Drivers may not see hidden field entrances.
McGehee says rural crashes also tend to take place at higher speeds, that the roads have sharp curves and steep grades that limit sight distances, and that rural roads are also narrower, with abbreviated shoulders. Hazards such as ditches, culverts, utility poles, and trees are closer to rural roads than to urban roads or interstates. Rural roads are also often so remote that when crashes do occur, it takes longer for emergency services to get to and from the scene than it would in an urban area, which has a dramatic impact on how soon victims reach trauma centers.
Iowa has the highest rate of farm equipment crashes on public roads of any state in the U.S.—107 per 100,000 people—so making rural transportation safer is especially important for Iowans.
Omar Ahmad, deputy director of NADS, says research on rural roadways will take on added importance as automated vehicles become more prevalent. Automated driving technology uses onboard sensors, cameras, radar, Light Detection and Ranging (LIDAR), and high-definition maps to navigate roads and sense other vehicles, pedestrians, and the roadway environment. But rural roads pose different challenges, especially those paved with gravel, as they often lack the curbs and lane markings that onboard sensors use to guide the vehicle.
Although McGehee thinks widespread use of automated vehicles is still decades away, transportation planners today still need to consider the best way to establish an infrastructure that will accommodate them. NADS has been receiving outside funding from the auto industry and state and federal governments that will help researchers prepare for that day.
“Our research generally operates about 20 years ahead,” McGehee says.
A $490,000 contract with the Iowa Department of Transportation (Iowa DOT) is helping UI researchers enhance a NADS-developed vehicle that alerts drivers to the presence of stopped school buses and slow-moving tractors that could pose hazards.

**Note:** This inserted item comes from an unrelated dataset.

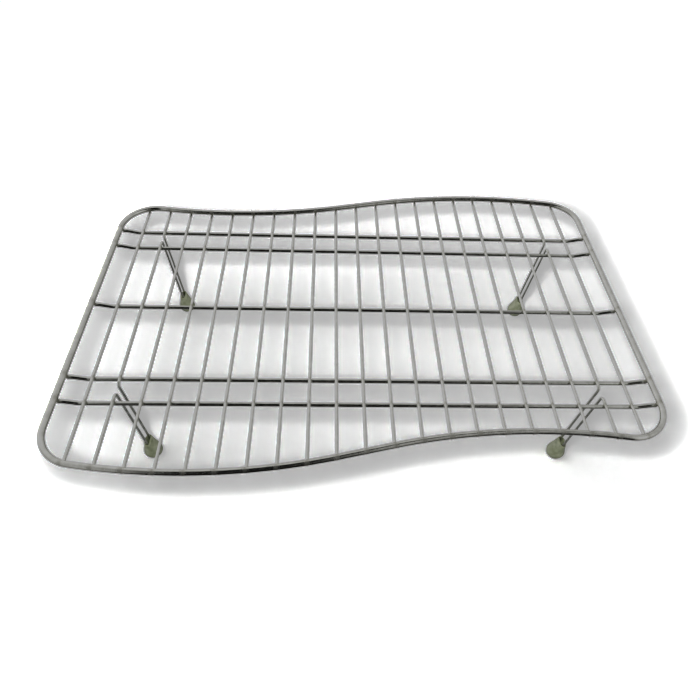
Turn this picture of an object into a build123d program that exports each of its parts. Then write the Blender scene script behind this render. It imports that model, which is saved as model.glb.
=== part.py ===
from build123d import *
import math
import os

# Wire cooling rack. Millimetres, +X along the rack's length, +Y to the rear,
# +Z up. The origin is on the surface the feet stand on, under the middle of the grid.

# Wire gauges
rim_wire_d = 4.0
long_wire_d = 3.0
cross_wire_d = 2.0
weld_depth = 0.15            # how far two crossing wires sink into each other

# Grid
pitch = 18.0                 # spacing of the cross wires
cross_count = 21
leg_wire_numbers = (2, 20)   # the cross wires that also form the legs
pair_outer_y = 86.5          # outer long wire of each pair
pair_inner_y = 67.0          # inner long wire of each pair
cross_z = 82.0               # height of the cross wires' centre line

# Rim outline, along its centre line
rim_half_length = pitch * (cross_count + 1) / 2
rim_mean_y = 123.6           # distance of the wave's middle from the long axis
wave_angle = 13.0            # slope of the straight run in the middle of the wave
wave_straight = 17.0         # half the length of that run
wave_radius = 416.0
corner_radius = 26.0

# Ends of the wires at the rim
cross_end_past_rim = 0.5     # cross wires end short of the rim's outer side
long_end_rise = 2.0          # long wires step up to touch the rim from below
long_end_inside = 0.8        # their ends stop this far short of the rim's centre line
step_outer_run = 3.5         # level run between the step and the end
step_run = 9.0               # length of the step
step_bend_radius = 8.0

# Hairpin legs
leg_lean = 4.0               # degrees, feet inwards along X
arm_spacing = 6.4
shoulder_radius = 3.0        # bend from the grid down into the leg
leg_foot_gap = 2.6           # from the hairpin's lowest point to the sole, along the leg

# Foot caps, round at the sole and oblong at the mouth
cap_height = 17.0
cap_sole_radius = 5.7
cap_belly_radius = 7.0
cap_belly_height = 3.6       # height of the widest ring
cap_waist_height = 10.5
cap_waist_depth = 5.9        # half the waist's size along the hairpin
cap_waist_width = 4.7        # and across it
cap_mouth_depth = 5.2        # half the mouth's size along the hairpin
cap_mouth_width = 2.9        # and across it
cap_lip = 0.5                # rounding of the mouth's edge
cap_grip = 0.01              # squeeze of the pocket on each side of the wire
cap_pocket_end_play = 0.05
cap_pocket_side_flat = 0.05  # left between the roundings of the pocket's narrow side
cap_overrun = 1.0            # moulded below the sole plane, then cut level; also clears the mouth

# Derived places
leg_reach = cross_z / math.cos(math.radians(leg_lean))
pair_middle_y = (pair_outer_y + pair_inner_y) / 2
rim_z = cross_z + (cross_wire_d + rim_wire_d) / 2 - weld_depth
long_z = cross_z - (cross_wire_d + long_wire_d) / 2 + weld_depth


def wave_start():
    """Where the rear edge's straight middle run ends, on its right half."""
    slope = math.radians(wave_angle)
    return Vector(wave_straight * math.cos(slope), rim_mean_y + wave_straight * math.sin(slope))


def crest_centre():
    """Centre of the large arc that forms the crest at the rear right."""
    slope = math.radians(wave_angle)
    return wave_start() + Vector(math.sin(slope), -math.cos(slope)) * wave_radius


def valley_centre():
    """Centre of the large arc that forms the valley at the rear left."""
    crest = crest_centre()
    return Vector(-crest.X, 2 * rim_mean_y - crest.Y)


def crest_corner_centre():
    """Centre of the rear right corner, which touches the crest arc from inside."""
    crest = crest_centre()
    x = rim_half_length - corner_radius
    rise = math.sqrt((wave_radius - corner_radius) ** 2 - (x - crest.X) ** 2)
    return Vector(x, crest.Y + rise)


def valley_corner_centre():
    """Centre of the rear left corner, which touches the valley arc from outside."""
    valley = valley_centre()
    x = -(rim_half_length - corner_radius)
    fall = math.sqrt((wave_radius + corner_radius) ** 2 - (x - valley.X) ** 2)
    return Vector(x, valley.Y - fall)


def touch_point(arc_centre, corner_centre):
    """Where a corner arc meets the large arc beside it."""
    return arc_centre + (corner_centre - arc_centre).normalized() * wave_radius


def rear_edge_y(x):
    """Height of the rim's rear edge, along +Y, at a place along the rack."""
    crest_end = touch_point(crest_centre(), crest_corner_centre())
    valley_end = touch_point(valley_centre(), valley_corner_centre())
    if abs(x) <= wave_start().X:
        return rim_mean_y + x * math.tan(math.radians(wave_angle))
    if x > crest_end.X:
        centre, radius, sign = crest_corner_centre(), corner_radius, 1
    elif x > 0:
        centre, radius, sign = crest_centre(), wave_radius, 1
    elif x > valley_end.X:
        centre, radius, sign = valley_centre(), wave_radius, -1
    else:
        centre, radius, sign = valley_corner_centre(), corner_radius, 1
    return centre.Y + sign * math.sqrt(radius ** 2 - (x - centre.X) ** 2)


def front_edge_y(x):
    """The front edge is the rear edge turned half a turn about the rack's middle."""
    return -rear_edge_y(-x)


def corner_arc(centre, arc_end, side_point):
    """Quarter-turn corner from the end of a large arc to the straight side."""
    middle = (arc_end + side_point) * 0.5
    top = centre + (middle - centre).normalized() * corner_radius
    return ThreePointArc(arc_end, top, side_point)


def large_arc(centre, start, end):
    """Crest or valley arc between two points on it."""
    middle = (start + end) * 0.5
    return ThreePointArc(start, centre + (middle - centre).normalized() * wave_radius, end)


def half_rim_path():
    """Right half of the outline, from the rear edge's middle to the front edge's middle."""
    rear_middle = Vector(0, rim_mean_y)
    rear_start = wave_start()
    crest_end = touch_point(crest_centre(), crest_corner_centre())
    rear_side = Vector(rim_half_length, crest_corner_centre().Y)
    front_corner = -valley_corner_centre()
    front_side = Vector(rim_half_length, front_corner.Y)
    valley_end = -touch_point(valley_centre(), valley_corner_centre())
    front_start = Vector(rear_start.X, rear_start.Y - 2 * rim_mean_y)
    edges = [
        Line(rear_middle, rear_start),
        large_arc(crest_centre(), rear_start, crest_end),
        corner_arc(crest_corner_centre(), crest_end, rear_side),
        Line(rear_side, front_side),
        corner_arc(front_corner, front_side, valley_end),
        large_arc(-valley_centre(), valley_end, front_start),
        Line(front_start, -rear_middle),
    ]
    return Pos(0, 0, rim_z) * Wire(edges)


def round_wire(path, diameter):
    """A round wire along a path of straight runs and tangent arcs."""
    section = Plane(origin=path @ 0, z_dir=path % 0) * Circle(diameter / 2)
    return sweep(section, path=path)


def make_rim():
    """The heavy wire loop round the grid, butt welded into one ring."""
    half = round_wire(half_rim_path(), rim_wire_d)
    return half + Rot(0, 0, 180) * half


def make_long_wire(y, rim):
    """A lengthwise wire under the cross wires, stepped up at both ends and fitted to the rim."""
    end_x = rim_half_length - long_end_inside
    step_top_x = end_x - step_outer_run
    step_foot_x = step_top_x - step_run
    high_z = long_z + long_end_rise
    points = [
        (-end_x, y, high_z),
        (-step_top_x, y, high_z),
        (-step_foot_x, y, long_z),
        (step_foot_x, y, long_z),
        (step_top_x, y, high_z),
        (end_x, y, high_z),
    ]
    path = FilletPolyline(*points, radius=step_bend_radius)
    return round_wire(path, long_wire_d) - rim


def cross_wire_x(number):
    """Place of a cross wire along the rack, counted from the left."""
    return (number - (cross_count + 1) / 2) * pitch


def make_cross_wire(x, seats):
    """A straight cross wire that ends under the rim, with a shallow weld seat at each crossing."""
    front = front_edge_y(x) - cross_end_past_rim
    rear = rear_edge_y(x) + cross_end_past_rim
    path = Line((x, front, cross_z), (x, rear, cross_z))
    return round_wire(path, cross_wire_d) - seats


def leg_plane(x):
    """Plane of a leg wire: its own X runs along +Y, and its own Y runs up the leaning leg."""
    lean = math.copysign(math.radians(leg_lean), x)
    return Plane(origin=(x, 0, cross_z), x_dir=(0, 1, 0), z_dir=(math.cos(lean), 0, -math.sin(lean)))


def hairpin(middle):
    """One leg in its plane: down, round the hairpin and up, with a shoulder bend each side."""
    near = middle - arm_spacing / 2
    far = middle + arm_spacing / 2
    bend = shoulder_radius
    half_turn = arm_spacing / 2
    bottom = leg_foot_gap + cross_wire_d / 2 - leg_reach
    cut = bend * (1 - math.sqrt(0.5))
    return [
        ThreePointArc((near - bend, 0), (near - cut, -cut), (near, -bend)),
        Line((near, -bend), (near, bottom + half_turn)),
        ThreePointArc((near, bottom + half_turn), (middle, bottom), (far, bottom + half_turn)),
        Line((far, bottom + half_turn), (far, -bend)),
        ThreePointArc((far, -bend), (far + cut, -cut), (far + bend, 0)),
    ]


def make_leg_wire(x, seats):
    """A cross wire that is bent down into two hairpin legs on its way from front to rear."""
    front = front_edge_y(x) - cross_end_past_rim
    rear = rear_edge_y(x) + cross_end_past_rim
    inner_end = pair_middle_y - arm_spacing / 2 - shoulder_radius
    outer_end = pair_middle_y + arm_spacing / 2 + shoulder_radius
    edges = [Line((front, 0), (-outer_end, 0))]
    edges += hairpin(-pair_middle_y)
    edges += [Line((-inner_end, 0), (inner_end, 0))]
    edges += hairpin(pair_middle_y)
    edges += [Line((outer_end, 0), (rear, 0))]
    path = leg_plane(x) * Wire(edges)
    return round_wire(path, cross_wire_d) - seats


def cap_section(height, depth, width):
    """An oval across a cap at one height, with the leg's axis as Y."""
    return Plane(origin=(0, height, 0), x_dir=(1, 0, 0), z_dir=(0, 1, 0)) * Ellipse(depth, width)


def cap_body():
    """The outside of a cap, from below its sole plane to its rounded mouth."""
    sections = [
        cap_section(-cap_overrun, cap_sole_radius, cap_sole_radius),
        cap_section(cap_belly_height, cap_belly_radius, cap_belly_radius),
        cap_section(cap_waist_height, cap_waist_depth, cap_waist_width),
        cap_section(cap_height, cap_mouth_depth, cap_mouth_width),
    ]
    body = loft(sections)
    mouth_edge = body.edges().sort_by(Axis.Y)[-1]
    return fillet(mouth_edge, cap_lip)


def cap_pocket():
    """The blind slot in a cap that takes the hairpin, round at its bottom like the wire."""
    half_width = (arm_spacing + cross_wire_d) / 2 + cap_pocket_end_play
    bottom_centre = leg_foot_gap + cross_wire_d / 2 + arm_spacing / 2
    top = cap_height + cap_overrun
    height = top - bottom_centre
    thickness = cross_wire_d - 2 * cap_grip
    face = Circle(half_width) + Pos(0, height / 2) * Rectangle(2 * half_width, height)
    slab = extrude(Pos(0, bottom_centre) * face, amount=thickness / 2, both=True)
    side_edges = slab.edges().filter_by(Axis.Y)
    return fillet(side_edges, thickness / 2 - cap_pocket_side_flat)


def make_foot_cap(x, y, leg_wire):
    """A moulded cap that grips a leg wire's hairpin, with its sole level on the surface."""
    plane = leg_plane(x)
    sole_plane = Plane(
        origin=plane.from_local_coords((y, -leg_reach, 0)),
        x_dir=plane.x_dir,
        z_dir=plane.z_dir,
    )
    body = sole_plane * (cap_body() - cap_pocket())
    reach = 2 * cap_height
    below = Pos(body.center().X, y, -reach / 2) * Box(reach, reach, reach)
    return body - below - leg_wire


def all_nodes():
    """Every piece of the rack by node name."""
    rim = make_rim()
    nodes = {"rim": rim}
    long_places = {
        "long_wire_front_outer": -pair_outer_y,
        "long_wire_front_inner": -pair_inner_y,
        "long_wire_middle": 0.0,
        "long_wire_rear_inner": pair_inner_y,
        "long_wire_rear_outer": pair_outer_y,
    }
    for name, y in long_places.items():
        nodes[name] = make_long_wire(y, rim)
    seats = list(nodes.values())
    for number in range(1, cross_count + 1):
        if number not in leg_wire_numbers:
            nodes[f"cross_wire_{number:02d}"] = make_cross_wire(cross_wire_x(number), seats)
    for number, side in zip(leg_wire_numbers, ("left", "right")):
        x = cross_wire_x(number)
        leg_wire = make_leg_wire(x, seats)
        nodes[f"leg_wire_{side}"] = leg_wire
        nodes[f"foot_cap_front_{side}"] = make_foot_cap(x, -pair_middle_y, leg_wire)
        nodes[f"foot_cap_rear_{side}"] = make_foot_cap(x, pair_middle_y, leg_wire)
    return nodes


os.makedirs("parts", exist_ok=True)
for node_name, node_shape in all_nodes().items():
    export_step(node_shape, f"parts/{node_name}.step")
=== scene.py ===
import math
import random

import bpy
from mathutils import Matrix, Vector


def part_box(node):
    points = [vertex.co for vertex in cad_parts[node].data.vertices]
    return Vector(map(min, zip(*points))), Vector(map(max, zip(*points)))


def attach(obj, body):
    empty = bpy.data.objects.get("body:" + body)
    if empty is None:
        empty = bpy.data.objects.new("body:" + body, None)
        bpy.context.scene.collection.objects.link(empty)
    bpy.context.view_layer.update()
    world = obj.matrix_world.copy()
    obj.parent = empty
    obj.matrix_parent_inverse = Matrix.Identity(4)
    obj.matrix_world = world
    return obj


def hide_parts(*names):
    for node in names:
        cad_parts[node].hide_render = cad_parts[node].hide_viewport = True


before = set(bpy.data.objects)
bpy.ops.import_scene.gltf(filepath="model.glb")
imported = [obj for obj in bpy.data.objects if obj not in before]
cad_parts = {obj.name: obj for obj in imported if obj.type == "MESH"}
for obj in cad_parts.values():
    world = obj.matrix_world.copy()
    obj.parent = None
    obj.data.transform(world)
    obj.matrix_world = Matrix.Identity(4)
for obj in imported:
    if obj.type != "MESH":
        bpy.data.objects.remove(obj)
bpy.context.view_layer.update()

# Looks of a plated wire cooling rack. Lengths here are in millimetres until a mesh is made.
MM = 0.001

# Shape of the rim's outline, along its centre line
WAVE_ANGLE = math.radians(13.0)
WAVE_STRAIGHT = 17.0
WAVE_RADIUS = 416.0
CORNER_RADIUS = 26.0
RIM_MEAN_Y = 123.6

# Bends in the other wires
LEG_LEAN = math.radians(4.0)
ARM_SPACING = 6.4
SHOULDER_RADIUS = 3.0
STEP_RUN = 9.0
STEP_OUTER_RUN = 3.5
STEP_BEND_RADIUS = 8.0

# Welds
WELD_SPREAD = 0.85           # how far along a wire a weld's swelling reaches
WELD_CUTOFF = 4.0            # in spreads: further away than this a weld changes nothing
WELD_SEARCH = 5.0            # welds further away than this are not looked at
WELD_SWELL = 0.34            # how far a weld stands out towards the other wire
ELECTRODE_DENT = 0.06        # flat pressed by the electrode on the far side
STAIN_SPREAD = 2.2           # how much further than the swelling the dull plating reaches
BUTT_WELD_BEAD = 0.3         # bead round the rim where its two ends are joined, dressed flush on top
BUTT_WELD_X = 36.0

# Relative sizes of the welds on each wire
CROSS_TO_RIM_WELD = 1.15
LONG_TO_CROSS_WELD = 0.8
LONG_TO_RIM_WELD = 1.3
RIM_TO_CROSS_WELD = 0.9
RIM_TO_LONG_WELD = 1.2

# Sheared ends of the wires
END_CHAMFER = 0.22
END_SLANT = 0.12             # most that an end face leans out of square, at its edge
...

“The Iowa DOT wants to know what it means to be ready for automated vehicles, and we have our finger on the pulse of this space and have the technology to do this research in a way that no other center can,” Ahmad says.
The test vehicles are equipped with cellular technology that tracks each vehicle’s location and relays that information to the driver through a cloud-based map presented on the dashboard. Some of the NADS research vehicles simulate school buses and tractors, and as they near each other, an automated signal warns drivers of an approaching vehicle. The technology is so precise, it can even tell the driver when a school bus stop sign arm is extended and children may be crossing the roadway.
The researchers have been using these specially equipped vehicles on rural roads in Johnson County.
Building on its rural driving-safety expertise, NADS also recently received a $7 million grant from the U.S. Department of Transportation that will be used to focus on how automated vehicles operate on rural roads and how they can be used to help elderly, disabled, and other rural residents with mobility issues. The on-road demonstration will provide more data and information that can help identify challenges, opportunities, and insights relevant to operating automated vehicles safely on rural roads.
“Our Automated Driving Systems for Rural America project will help to demonstrate the safe integration of automated vehicles on our nation’s rural roadways, particularly how they can benefit America’s rapidly growing senior population,” says McGehee. “It’s another example of our commitment to be leaders in automated vehicle safety research.”
Although fully functional automated vehicles are still far in the future, Stephen Cable, a systems administrator at NADS working on the project, says one immediate benefit of the research is that much of the technology can help drivers operate their vehicles more safely today on both rural and urban roads.
“There’s going to be a need for a human driver for a long time, and automation can help people be better drivers,” Cable says.